What to do: Both the line containing "hub_frame() canopy_mid_bow();" and the line containing "obj.matrix_parent_inverse = Matrix.Identity(4)" are to be reproduced exactly, along with every line between them, and nothing more.

Stored data:
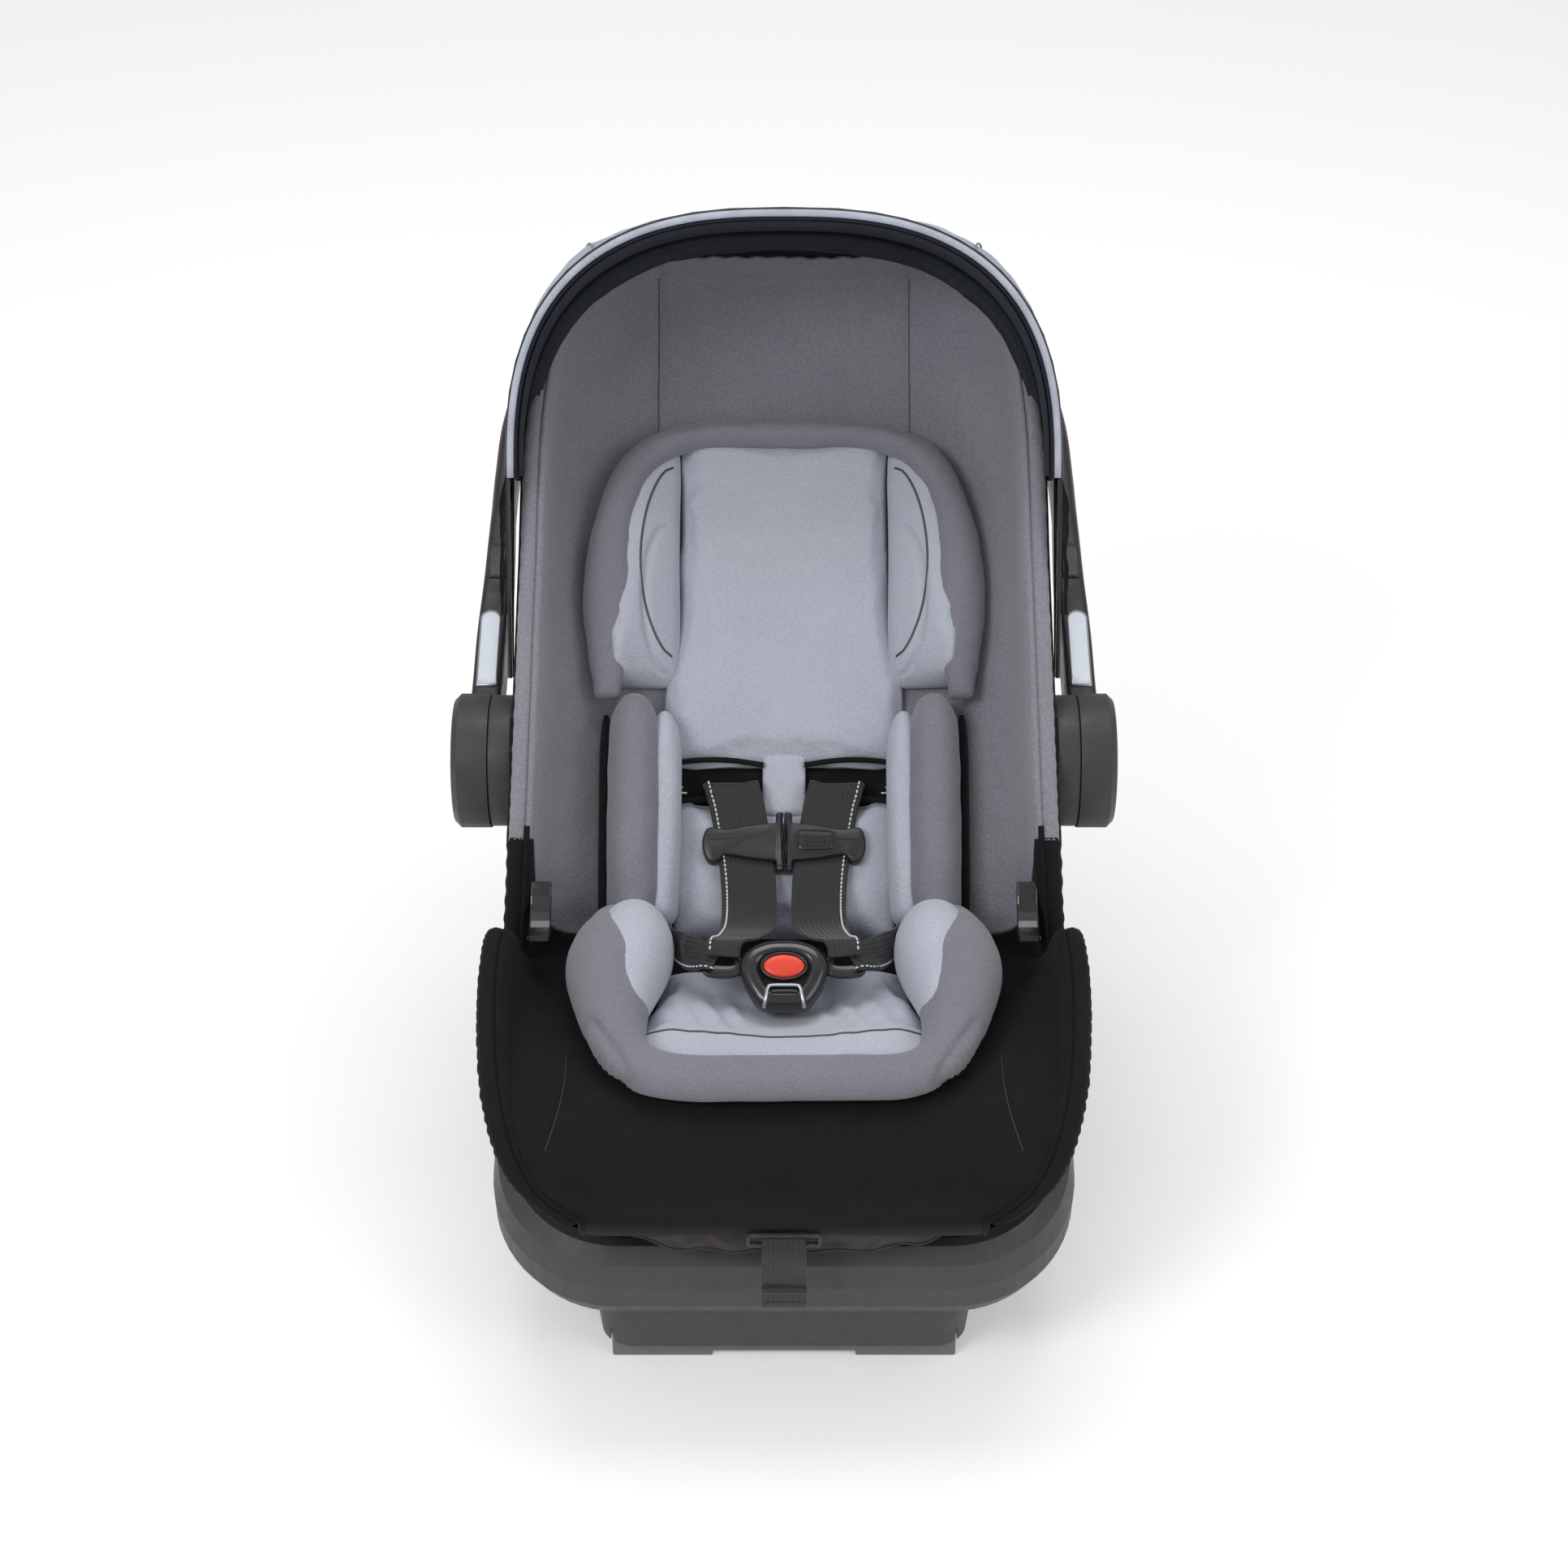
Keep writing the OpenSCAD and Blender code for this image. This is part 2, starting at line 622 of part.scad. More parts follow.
module handle_hub(side) {
  color(plastic)
    translate([side * hub_face, 0, 0]) rotate([0, side * 90, 0])
      difference() {
        union() {
          cylinder(r = hub_r, h = 20);
          translate([0, 0, 20]) cylinder(r1 = hub_r, r2 = hub_r - 4, h = overall_w / 2 - hub_face - 20);
        }
        translate([0, 0, -1]) cylinder(r = axle_r + 0.08, h = 13.2);
        translate([0, 0, overall_w / 2 - hub_face - 8]) cylinder(r = 22.3, h = 20);
      }
}
module handle_button(side) {
  color(plastic)
    translate([side * (overall_w / 2 - 3.4), 0, 0]) rotate([0, side * 90, 0])
      difference() {
        cylinder(r = 22, h = 3.4);
        translate([0, 0, 1.4]) rotate_extrude() translate([13, 0]) square([2, 4]);
      }
}

// ---- canopy ----------------------------------------------------------------
canopy_x = 180.5;                  // half width of the front panel, outside
canopy_end = 190;                  // reach of its lower corners
canopy_n = 2.65;
fabric_t = 2.5;
// The arch of a canopy panel: [half width, reach] at angle a from -90 to 90.
function arch(a, x, top, low, n) =
  let (q = quarter(abs(a), n))
  [signed(a) * x * q[0], low + (top - low) * q[1]];
module panel(x, top, low, from, deg, cut = 0) {
  outer = [for (i = [-16 : 16]) let (p = arch(i * 90 / 16, x, top, low, canopy_n)) if (p[1] >= cut) p];
  inner = [for (i = [16 : -1 : -16])
    let (p = arch(i * 90 / 16, x - fabric_t, top - fabric_t, low, canopy_n)) if (p[1] >= cut) p];
  rotate([0, -90, 0]) rotate([0, 0, from]) rotate_extrude(angle = deg)
    polygon([for (p = concat(outer, inner)) [p[1], p[0]]]);
}
module bow(lean, r) {
  path = concat([[-canopy_x - 2.6, 56], [-canopy_x - 2.6, 120]],
    [for (i = [-14 : 14]) arch(i * 90 / 14, canopy_x + 2.6, canopy_r + 2.6, canopy_end, canopy_n)],
    [[canopy_x + 2.6, 120], [canopy_x + 2.6, 56]]);
  at_lean(lean) bar_in_plane(path, r, r, r, 2);
}
module canopy_front_panel() { color(pale) panel(canopy_x, canopy_r, canopy_end, bow_lean, panel_deg); }
module canopy_mid_panel() {
  color(black) panel(canopy_x - 4, canopy_r - 4, canopy_end, bow_lean + 0.6, panel_deg, 240);
}
module canopy_front_bow() { color(black) bow(bow_lean, 1.7); }
module canopy_mid_bow() { color(black) bow(bow_lean + panel_deg + 1, 1.7); }
// The fixed rear of the canopy, from the last bow round the head end of the shell.
rear_lean = bow_lean + panel_deg + 1.8;
function curve3(a, b, c, k) = mix(mix(a, b, k), mix(b, c, k), k);
function rear_point(k, a, out) =
  let (
    n = mix(canopy_n, 3.3, min(1, k * 2.4)),
    q = quarter(abs(a), n),
    x = mix(179, 183, min(1, 2 * k)) + out,
    way = [sin(rear_lean), cos(rear_lean)],
    low0 = canopy_end * way,
    top0 = (canopy_r - 3 + out) * way,
    low = curve3(low0, [165, 168], [196, 104], k),
    top = curve3(top0, [326 + out, 290 + out], [296 + out, 146 - out], k),
    yz = mix(low, top, q[1])
  )
  [signed(a) * x * q[0], yz[0], yz[1]];
module canopy_rear() {
  color(pale)
    between([for (k = [0 : 10]) [for (j = [-12 : 12]) rear_point(k / 10, j * 90 / 12, 0)]],
            [for (k = [0 : 10]) [for (j = [-12 : 12]) rear_point(k / 10, j * 90 / 12, -2)]]);
}

// ---- base ------------------------------------------------------------------
// Rings of the base: half width, front y, back y, corner radius, height of the front.
base_rings = [
  [120, -262, 150, 22,  14, -0.1133],
  [124, -266, 156, 26,  50, 0.10],
  [150, -270, 158, 46,  56, 0.22],
  [182, -277, 160, 74,  60, 1],
  [189, -283, 162, 80,  70, 1],
  [190, -284, 163, 82,  86, 1],
  [186, -280, 160, 78, 102, 1],
  [178, -272, 154, 72, 112, 1],
  [170, -264, 148, 66, 112, 1],
  [164, -260, 143, 60, 104, 1],
  [146, -256, 140, 50,  70, 1],
  [118, -256, 130, 24,  60, 0.1],
  [114, -256, 120, 20,  18, -0.1133]
];
function floor_z(y) = 18 - 0.034 * (y + 256);
function base_ring(b) =
  let (corner = b[3], back = b[3] * 0.6)
  [for (p = concat(
    [for (i = [0 : 15]) let (v = i * 6)
      [-b[0] + corner - corner * cos(v), b[1] + corner - corner * sin(v)]],
    [for (i = [0 : 15]) let (v = i * 6)
      [b[0] - corner + corner * sin(v), b[1] + corner - corner * cos(v)]],
    [for (i = [0 : 9]) [b[0] - back + back * cos(i * 10), b[2] - back + back * sin(i * 10)]],
    [for (i = [0 : 9]) [-b[0] + back - back * sin(i * 10), b[2] - back + back * cos(i * 10)]]))
    [p[0], p[1], b[4] + b[5] * rim_slope * (p[1] - b[1])]];
foot_half = 113;
foot_y = [-257, -160];
module base_tray() {
  color(plastic)
    translate([0, hub_y, 0])
      difference() {
        loft([for (b = base_rings) base_ring(b)]);
        translate([-foot_half - 0.6, foot_y[0] - 0.6, -1])
          cube([2 * foot_half + 1.2, foot_y[1] - foot_y[0] + 1.2, 54]);
        for (side = [-1, 1]) for (y = [-40, 60])   // belt path through the side walls
          translate([side * 170, y, 118]) cube([60, 60, 12], center = true);
      }
}
module level_foot() {
  w = foot_half;
  d = foot_y[1] - foot_y[0];
  color(plastic)
    translate([0, hub_y + foot_y[0], 0])
      difference() {
        translate([-w, 0, 0]) cube([2 * w, d, 48]);
        translate([-w + 3, 3, 7]) cube([2 * w - 6, d - 6, 60]);
        translate([-47, -1, -1]) cube([94, d + 2, 5]);
      }
}
module anchor_saddles() {
  color(plastic)
    translate([0, hub_y, 0])
      for (y = bar_y) for (side = [-1, 1])
        translate([side * 66, y, 0])
          difference() {
            translate([-9, -16, floor_z(y - 16) + 0.1])
              cube([18, 32, hub_z + bar_z - floor_z(y) + 3]);
            translate([0, 0, hub_z + bar_z]) rotate([0, 90, 0])
              cylinder(r = bar_r + 0.5, h = 40, center = true);
            translate([-20, -bar_r - 0.5, hub_z + bar_z]) cube([40, 2 * bar_r + 1, 40]);
          }
}
module level_window() {
  color("#d8e6ea")
    translate([rim_w + 0.1, hub_y - 40, 158]) rotate([0, 90, 0]) cylinder(r = 9, h = 3);
}
module latch_belt() {
  color(black)
    translate([0, hub_y + 92, 0])
      for (side = [-1, 1])
        translate([side * 44 - 29, -12.5, 8.4]) cube([58, 25, 1.4]);
}
module latch_adjuster() {
  color(steel)
    translate([0, hub_y + 92, 7.4])
      difference() {
        translate([-14.5, -17, 0]) cube([29, 34, 6]);
        translate([-20, -13.4, 0.8]) cube([40, 26.8, 2.2]);
      }
}
module latch_connectors() {
  color(plastic)
    translate([0, hub_y + 92, 7.4])
      for (side = [-1, 1])
        translate([side * 86, 0, 6])
          difference() {
            cube([24, 34, 12], center = true);
            translate([side * 6, 0, 0]) cube([20, 10, 20], center = true);
          }
}

base_tray();
anchor_saddles();
level_window();
latch_belt();
latch_connectors();
latch_adjuster();
level_foot();
hub_frame() carrier_shell();
hub_frame() rocker_rail(-1);  // rocker_rail_left
hub_frame() rocker_rail(1);  // rocker_rail_right
hub_frame() anchor_bars();
hub_frame() foam_liner();
hub_frame() seat_cover_back();
hub_frame() seat_cover_front();
hub_frame() cover_skirt();
hub_frame() head_pillow();
hub_frame() head_wing(-1);  // head_wing_left
hub_frame() head_wing(1);  // head_wing_right
hub_frame() insert_upper_pad();
hub_frame() insert_lower_pad();
hub_frame() insert_bolster(-1);  // insert_bolster_left
hub_frame() insert_bolster(1);  // insert_bolster_right
hub_frame() seat_cushion();
hub_frame() seat_bolster();
hub_frame() shoulder_strap(-1);  // shoulder_strap_left
hub_frame() shoulder_strap(1);  // shoulder_strap_right
hub_frame() hip_strap(-1);  // hip_strap_left
hub_frame() hip_strap(1);  // hip_strap_right
hub_frame() crotch_strap();
hub_frame() buckle_tongue(-1);  // buckle_tongue_left
hub_frame() buckle_tongue(1);  // buckle_tongue_right
hub_frame() buckle_body();
hub_frame() harness_yoke();
hub_frame() adjuster_strap();
hub_frame() adjuster_housing();
hub_frame() hub_housing(-1);  // hub_housing_left
hub_frame() hub_housing(1);  // hub_housing_right
hub_frame() hub_axles();
hub_frame() belt_guide(-1);  // belt_guide_left
hub_frame() belt_guide(1);  // belt_guide_right
hub_frame() canopy_rear();
hub_frame() shell_screws();
hub_frame() buckle_button();
hub_frame() chest_clip_left();
hub_frame() chest_clip_right();
hub_frame() chest_clip_button();
hub_frame() adjuster_lever();
hub_frame() handle_bar();
hub_frame() handle_hub(-1);  // handle_hub_left
hub_frame() handle_hub(1);  // handle_hub_right
hub_frame() handle_insert(-1);  // handle_insert_left
hub_frame() handle_insert(1);  // handle_insert_right
hub_frame() handle_grip();
hub_frame() handle_button(-1);  // handle_button_left
hub_frame() handle_button(1);  // handle_button_right
hub_frame() canopy_mid_bow();
hub_frame() canopy_mid_panel();
hub_frame() canopy_front_bow();
hub_frame() canopy_front_panel();
hub_frame() release_handle();
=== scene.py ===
"""Infant car seat: fabrics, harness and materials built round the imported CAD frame."""
import math
import bpy
from mathutils import Matrix, Vector, noise
from mathutils.bvhtree import BVHTree


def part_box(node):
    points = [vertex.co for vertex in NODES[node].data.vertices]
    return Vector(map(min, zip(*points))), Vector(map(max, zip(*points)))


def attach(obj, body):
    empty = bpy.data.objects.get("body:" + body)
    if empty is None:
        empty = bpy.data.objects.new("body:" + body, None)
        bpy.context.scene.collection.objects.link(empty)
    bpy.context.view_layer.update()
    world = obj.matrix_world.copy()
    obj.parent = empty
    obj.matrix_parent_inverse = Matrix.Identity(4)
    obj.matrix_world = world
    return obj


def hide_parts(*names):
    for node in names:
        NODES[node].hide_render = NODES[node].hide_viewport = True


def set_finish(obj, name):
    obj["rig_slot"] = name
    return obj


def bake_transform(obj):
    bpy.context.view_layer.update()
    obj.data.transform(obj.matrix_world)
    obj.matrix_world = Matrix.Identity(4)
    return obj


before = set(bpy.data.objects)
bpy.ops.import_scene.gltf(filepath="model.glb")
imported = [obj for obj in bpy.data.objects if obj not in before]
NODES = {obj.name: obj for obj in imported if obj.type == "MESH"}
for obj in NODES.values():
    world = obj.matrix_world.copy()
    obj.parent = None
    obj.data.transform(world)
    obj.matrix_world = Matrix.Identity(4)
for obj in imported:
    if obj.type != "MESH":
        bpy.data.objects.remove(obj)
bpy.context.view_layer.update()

MM = 0.001
SIDES = ((-1, "left"), (1, "right"))
# The handle's axis: everything on the carrier is laid out from it, in millimetres.
axle_low, axle_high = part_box("hub_axles")
HUB = (axle_low + axle_high) / 2
HUB.x = 0.0


def hub(x, y, z):
    """A point given in millimetres from the handle's axis, in the row frame."""
    return Vector((HUB.x + x * MM, HUB.y + y * MM, HUB.z + z * MM))


# ---- the seat's surface, as in the CAD -------------------------------------
# Rows from the front lip to the top edge: middle y, middle z, half width, rim y, rim z.
SEAT_ROWS = [
    (-303, -140, 124, -303, -138), (-294, -110, 156, -290, -116), (-250, -91, 173, -256, -82),
    (-180, -102, 180, -188, -60), (-110, -124, 178, -134, -46), (-55, -122, 172, -100, -84),
    (-15, -90, 166, -72, -8), (60, -22, 164, -15, 46), (130, 45, 162, 60, 112),
    (205, 117, 159, 145, 192), (262, 176, 146, 217, 241), (284, 214, 126, 252, 246),
    (272, 240, 98, 270, 240),
]
TOP = 12              # the station of the top edge
BOWL_N = 2.6          # how square the seat's cross-section is: 2 would be an ellipse
SLOT_S = 6.645        # the station of the shoulder slots
EAR_X = 112           # half the distance between the seat bolster's two arms


def mix(a, b, t):
    return a + (b - a) * t


def clamp(v, lo=0.0, hi=1.0):
    return max(lo, min(hi, v))


def smoothstep(a, b, v):
    t = clamp((v - a) / (b - a))
    return t * t * (3 - 2 * t)


def bell(v, width):
    return math.exp(-(v / width) ** 2)


def sign(v):
    return -1 if v < 0 else 1


def spline4(a, b, c, d, t):
    return 0.5 * (2 * b + (c - a) * t + (2 * a - 5 * b + 4 * c - d) * t * t
                  + (3 * b - a - 3 * c + d) * t ** 3)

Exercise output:
hub_frame() canopy_mid_bow();
hub_frame() canopy_mid_panel();
hub_frame() canopy_front_bow();
hub_frame() canopy_front_panel();
hub_frame() release_handle();
=== scene.py ===
"""Infant car seat: fabrics, harness and materials built round the imported CAD frame."""
import math
import bpy
from mathutils import Matrix, Vector, noise
from mathutils.bvhtree import BVHTree


def part_box(node):
    points = [vertex.co for vertex in NODES[node].data.vertices]
    return Vector(map(min, zip(*points))), Vector(map(max, zip(*points)))


def attach(obj, body):
    empty = bpy.data.objects.get("body:" + body)
    if empty is None:
        empty = bpy.data.objects.new("body:" + body, None)
        bpy.context.scene.collection.objects.link(empty)
    bpy.context.view_layer.update()
    world = obj.matrix_world.copy()
    obj.parent = empty
    obj.matrix_parent_inverse = Matrix.Identity(4)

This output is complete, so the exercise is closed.